Malcolm took the exit and turned into the McDonald’s parking lot. ‘I need to stretch,’ he said. ‘Want anything – coffee, Coke, a snack?’
‘Nothing.’
They got out together, walked around. Other than the cluster of fast food chains, there was only the desert that stretched away to purple mountains. The desert and, of course, the freeway, close by, cars and pickup trucks and big rigs lumbering along. Or appeared to be lumbering along; they were all going seventy-five, eighty-five miles an hour.

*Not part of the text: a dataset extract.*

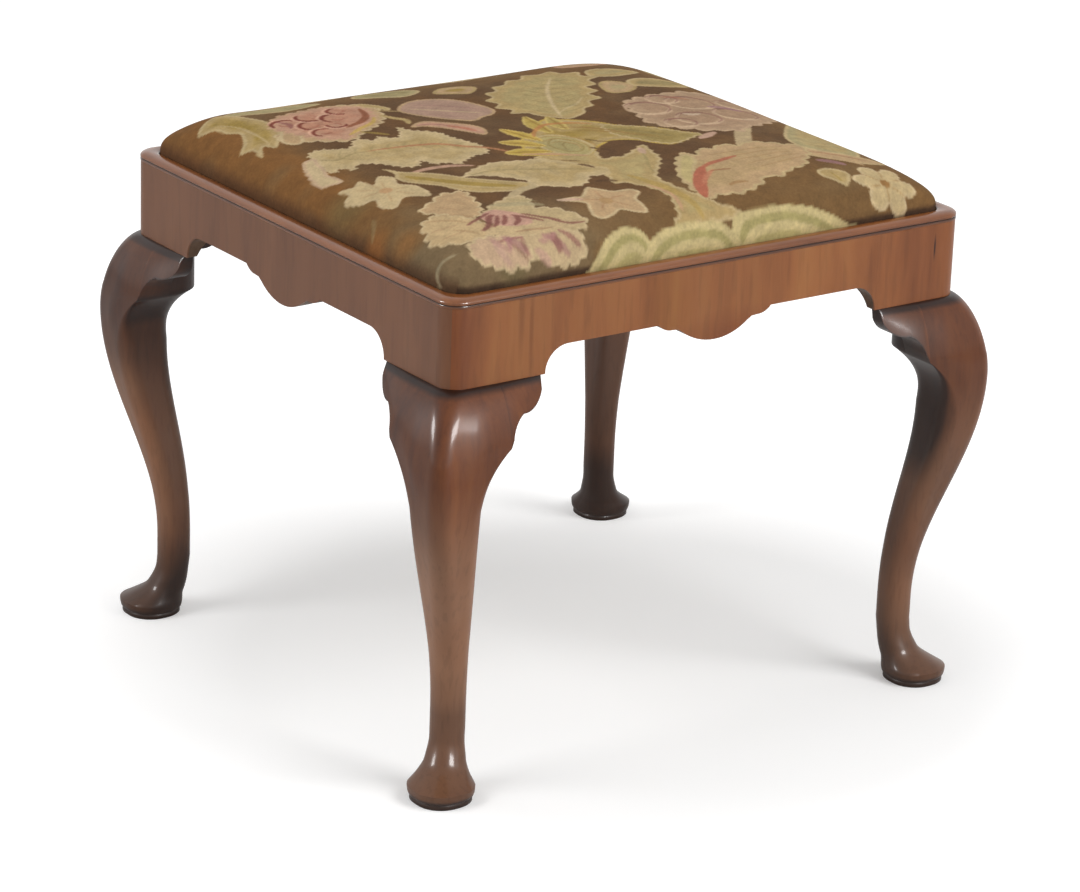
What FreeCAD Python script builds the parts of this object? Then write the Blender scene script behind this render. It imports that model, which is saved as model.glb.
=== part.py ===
import FreeCAD, Part
import os
from math import cos, pi, radians, sin, sqrt
from FreeCAD import Vector

# Upholstered stool with cabriole legs and a drop-in seat, in millimetres.
# The origin is on the floor under the middle of the stool, +X runs along the front rail
# to the right, +Y runs to the back and +Z is up.

# Driving dimensions of the rails
rail_span_x = 530.0        # over the veneered faces, left to right
rail_span_y = 502.0        # over the veneered faces, front to back
corner_radius = 18.0       # upright corners of the veneered faces
leg_height = 360.3         # floor to the underside of the rails beside the knees
rail_height = 67.2         # from there up to the top of the rails
rail_thick = 22.0
veneer_thick = 1.5

# Shaped lower edge of the rails
apron_rise = 22.7          # straight lower edge above the shoulders beside the knees
shoulder_reach = 94.0      # length of each low shoulder, from the rail's corner
shoulder_back = 10.0       # thickness left at the bottom of a shoulder, whose back is chamfered
cove_radius = 22.0
cove_lift = 0.7
pendant_rise = 2.0         # middle of the drop above the shoulders
pendant_half = 34.0        # half width of the round drop
pendant_height = 11.7
flick_width = 4.0
flick_height = 2.5
shelf_width = 6.0
shelf_height = 0.5
ogee_width = 14.0
ogee_sag = 1.9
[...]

If any living thing should step in front of them they would be killed instantly.
All around them was cement, sparse grass, six or seven or maybe even eight other fast food chains and a replica of a dinosaur in front of the McDonald’s. A Triceratops? A Tyrannosaurus Rex?
‘Here’s the plan,’ Malcolm said. ‘You can stay at Dakota’s tonight, or if you want to go home then I’ll be more than willing to sleep on your couch with my gun.’

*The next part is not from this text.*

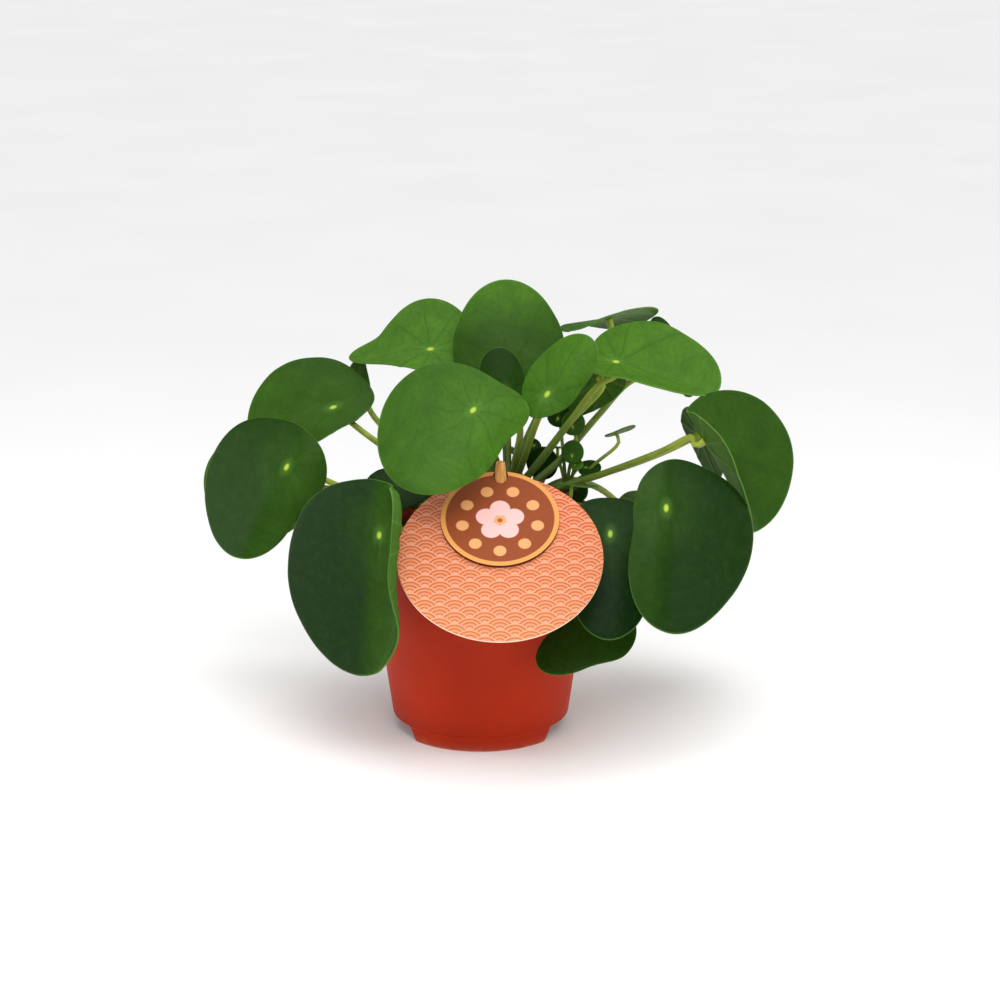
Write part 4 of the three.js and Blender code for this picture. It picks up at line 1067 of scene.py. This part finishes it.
def blossom_print_finish():
    """Offset print on coated card: warm brown, a golden border, pink petals, peach dots."""
    material, tree, shader, mm, skin = card_finish("offset_blossom_print", 0x8a3e17, 0x93461c,
                                                   uv="card")
    for ink, count, radius, away, turn in INKS:
        marks = None
        for i in range(count):
            at = (i + turn) * 2 * pi / count + pi / 2
            centre = (away * cos(at), away * sin(at) - BLOSSOM_DROP, 0)
            near = add_node(tree, "VectorMath", {0: mm, 1: centre}, operation="DISTANCE")
            mark = add_node(tree, "MapRange", {"Value": near, "From Min": radius + INK_EDGE,
                                               "From Max": radius - INK_EDGE})
            if marks:
                mark = add_node(tree, "Math", {0: marks, 1: mark}, operation="MAXIMUM")
            marks = mark
        skin = add_node(tree, "Mix", {"Factor": marks, "A": skin, "B": tint(ink)}, data_type="RGBA")
    far = add_node(tree, "VectorMath", {0: mm}, operation="LENGTH")
    border = add_node(tree, "MapRange", {"Value": far, "From Min": COIN_RADIUS - BORDER - 0.15,
                                         "From Max": COIN_RADIUS - BORDER + 0.15})
    add_node(tree, "Mix", {"Factor": border, "A": skin, "B": tint(0xe29a50)}, data_type="RGBA",
             to=shader.inputs["Base Color"])
    return material


# The coin disc's side: painted nearly black brown as a painted shadow of the dark gap under the
# disc.
painted_shadow_edge = card_finish("coin_edge_painted_shadow", 0x4a1a08, 0x5c260e)[0]
coin = make_piece("round_card_coin", lay_card(COIN_RADIUS, COIN_THICK, COIN_UP, COIN_LIFT),
                  [blossom_print_finish(), painted_shadow_edge])
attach(coin, "root")
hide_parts("coin_disc")


# ---- peg ----
# A turned stick of pale softwood, about as thick as a pencil, with a blunt tapered top. It goes
# through both discs and stands in the soil.
PEG_RADIUS = 3.3
PEG_TIP = 2.2
PEG_TOP = 147.5
PEG_TAPER = 11
PEG_LOW = 56
PEG_SIDES = 40


def wood_finish():
    """Pale pine, sanded and uncoated, with straight reddish grain lines along the stick."""
    material, tree, shader, place = new_finish("sanded_pine", Roughness=0.62)
    drawn = add_node(tree, "Mapping", {"Vector": place, "Scale": (1, 1, 0.06)})
    # Growth rings of about 1.3 mm, seen as streaks along the stick.
    grain = add_node(tree, "TexNoise", {"Vector": drawn, "Scale": 1 / (1.3 * MM), "Detail": 3})
    add_node(tree, "ValToRGB", {"Fac": grain}, to=shader.inputs["Base Color"],
             stops=[(0.32, 0xb0692a), (0.5, 0xd48f43), (0.68, 0xecb666)])
    add_node(tree, "Bump", {"Height": grain, "Strength": 0.35, "Distance": 0.15 * MM},
             to=shader.inputs["Normal"])
    return material


bm = bmesh.new()
shoulder = PEG_TOP - PEG_TAPER
shaft = [(PEG_RADIUS, z) for z in (PEG_LOW + 0.5, 80, 100, 120, shoulder - 2)]
taper = [(PEG_RADIUS - 0.05, shoulder), (PEG_RADIUS - 0.25, shoulder + 2), (2.75, shoulder + 5.5),
         (PEG_TIP + 0.15, PEG_TOP - 1), (PEG_TIP, PEG_TOP - 0.4), (PEG_TIP - 0.35, PEG_TOP)]
spun(bm, [(0, PEG_LOW), (PEG_RADIUS - 0.4, PEG_LOW), *shaft, *taper, (0, PEG_TOP)], PEG_SIDES)
bmesh.ops.translate(bm, vec=PEG_AT, verts=bm.verts)
peg = make_piece("wooden_peg", bm, [wood_finish()])
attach(peg, "root")
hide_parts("peg")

‘That would be good,’ Kate said.
‘You’re working tomorrow?’
‘Yes.’
‘I’m going to Tucson tomorrow to talk to Dr Paul Sanger.’
‘Who’s that?’
‘An old friend of Wes and Carrie, according to Carrie’s sister Rose, and also a friend of Polly Hampton, Wes’s daughter. He came to Chico’s release hearing. I didn’t talk to him then. I should be back late afternoon. We can have dinner together, and I’ll tell you what I find out.’
They got back in the truck. Everything was decided, as if they’d needed this parti
cular landscape to decide on things.
THIRTY-FIVE
Malcolm woke up on the lumpy couch in the living room of Kate’s fully furnished rented house to the sound of someone singing. French, it was French. Malcolm had a smattering of it from freshman semester in college.

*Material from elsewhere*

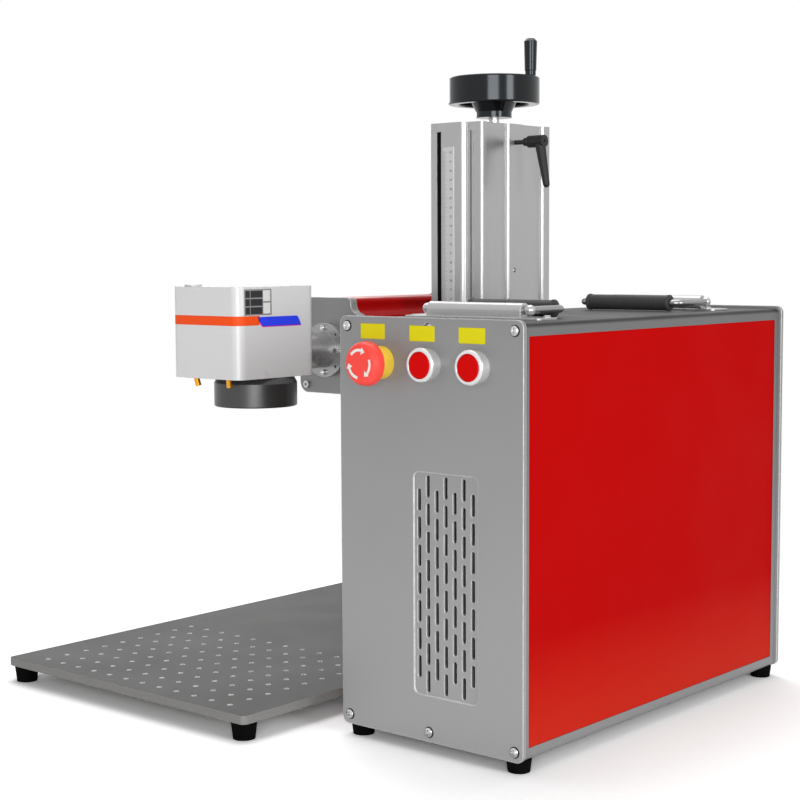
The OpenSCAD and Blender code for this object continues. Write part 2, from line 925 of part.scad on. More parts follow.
module handle_plates() {
    color(bright) {
        translate([cab_cx, front_hinge_y, hinge_z]) handle_plate();
        translate([cab_cx, rear_hinge_y, hinge_z]) mirror([0, 1, 0]) handle_plate();
    }
}

// A quarter bend of the wire, from the x direction to the y direction
module wire_bend(r) {
    rotate_extrude(angle = 90) translate([r, 0]) circle(d = bail_d);
}

// Wire bail in its own plane: the hinge axis is y = 0 and the grip is towards +y
module bail() {
    stub = handle_barrel_l / 2 - bail_turn_r;
    for (s = [0, 1]) mirror([s, 0, 0]) {
        rod_x(bail_side_x - bail_turn_r - stub / 2, 0, 0, stub / 2, bail_d);
        translate([bail_side_x - bail_turn_r, bail_turn_r, 0]) rotate(-90) wire_bend(bail_turn_r);
        rod_y(bail_side_x, bail_turn_r, 0, bail_reach - bail_corner_r - bail_turn_r, bail_d);
        translate([bail_side_x - bail_corner_r, bail_reach - bail_corner_r, 0]) wire_bend(bail_corner_r);
    }
    rod_x(bail_corner_r - bail_side_x, bail_reach, 0, 2 * (bail_side_x - bail_corner_r), bail_d);
}

// Rubber sleeve on the straight part of the bail
module grip_sleeve() {
    difference() {
        rod_x(-handle_grip_l / 2, bail_reach, 0, handle_grip_l, handle_grip_d);
        rod_x(-handle_grip_l / 2 - cut, bail_reach, 0, handle_grip_l + 2 * cut, bail_d + 2 * run);
        for (s = [-1, 1]) translate([s * (handle_grip_l / 2 - 2 * grip_groove_w), bail_reach, 0])
            rotate([0, 90, 0]) difference() {
                cylinder(h = grip_groove_w, d = handle_grip_d + cut, center = true);
                cylinder(h = grip_groove_w + cut, d = handle_grip_d - 2 * grip_groove, center = true);
            }
    }
}

module front_bail() {
    color(steel) translate([cab_cx, front_hinge_y, hinge_z]) bail();
}

module front_grip() {
    color(rubber_black) translate([cab_cx, front_hinge_y, hinge_z]) grip_sleeve();
}

module rear_bail() {
    color(steel) translate([cab_cx, rear_hinge_y, hinge_z]) mirror([0, 1, 0]) bail();
}

module rear_grip() {
    color(rubber_black) translate([cab_cx, rear_hinge_y, hinge_z]) mirror([0, 1, 0]) grip_sleeve();
}

// Folded sheet shelf between the side panels
module equipment_shelf() {
    l = cab_d - shelf_front - shelf_rear;
    color(rail_grey) translate([inner_x0, cab_y0 + shelf_front, shelf_z]) {
        cube([inner_x1 - inner_x0, l, shelf_t]);
        for (x = [0, inner_x1 - inner_x0 - shelf_t]) translate([x, 0, 0]) cube([shelf_t, l, shelf_flange]);
    }
}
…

‘Maman les p’tits bateaux. Qui vont sur l’eau—’ Kate. Kate was singing. ‘Ont-ils des jambes?’
He sat up, tried not to groan, swung his feet to the floor. His gun was on the coffee table. What—? Oh, yeah.
‘Mais oui,’ Kate sang on, ‘mon gros bêta—’
Malcolm went in the direction of the singing. Kate was in the kitchen, spooning coffee. ‘S’ils n’en avaient pas. Ils ne march’raient pas.’ She looked happy.
‘You’re French,’ he said. ‘You never told me you were French.’
‘My mother lived in France for a while when she was a girl,’ said Kate. ‘She liked to sing me that song about a little boat.’
‘And where is she now, your mom?’
‘She died. Three years ago. I miss her.’
But she looked happy. He realized he hadn’t ever actually seen Kate looking happy.
Malcolm timed his trip to Tucson so he would get to the medical plaza off Oracle a little before lunchtime when, he hoped, the doctor would be free.
In the office, babies were crying. A red-haired middle-aged woman came to the sliding window and slid it open. ‘Hi there! How can I help you?’
‘I’m not a patient—’ he began.
The woman’s mouth twitched. ‘Yes,’ she said. ‘I can see that.’
Malcolm smiled. ‘My name’s Malcolm MacGregor. The doctor doesn’t know me, but we have a friend in common, Rose Kelly. She suggested I look him up, and I’m only in town briefly. I was hoping, maybe during his lunch hour, I could have a word.’
‘Hold on.’
Babies cried some more, mothers fussed. The woman came back in a minute. ‘Half an hour – he’ll meet you out in the courtyard by the fountain. How’s that?’
‘Just fine.’
Malcolm went and sat in the courtyard. Birds twittered. A lizard did push-ups on the rim of the fountain. From time to time Malcolm glanced at his watch. Half an hour went by, forty-five minutes, then just at the hour a man carrying a brown paper bag came out of Dr Paul Sanger’s office. He wore a pink shirt and khakis and didn’t look like the man Malcolm had seen in the courtroom because he was wearing wire-rimmed glasses, instead of the big black ones. Malcolm imagined somewhere a Mrs Sanger, saying, ‘Honey, you’ve got to get rid of those ugly glasses.’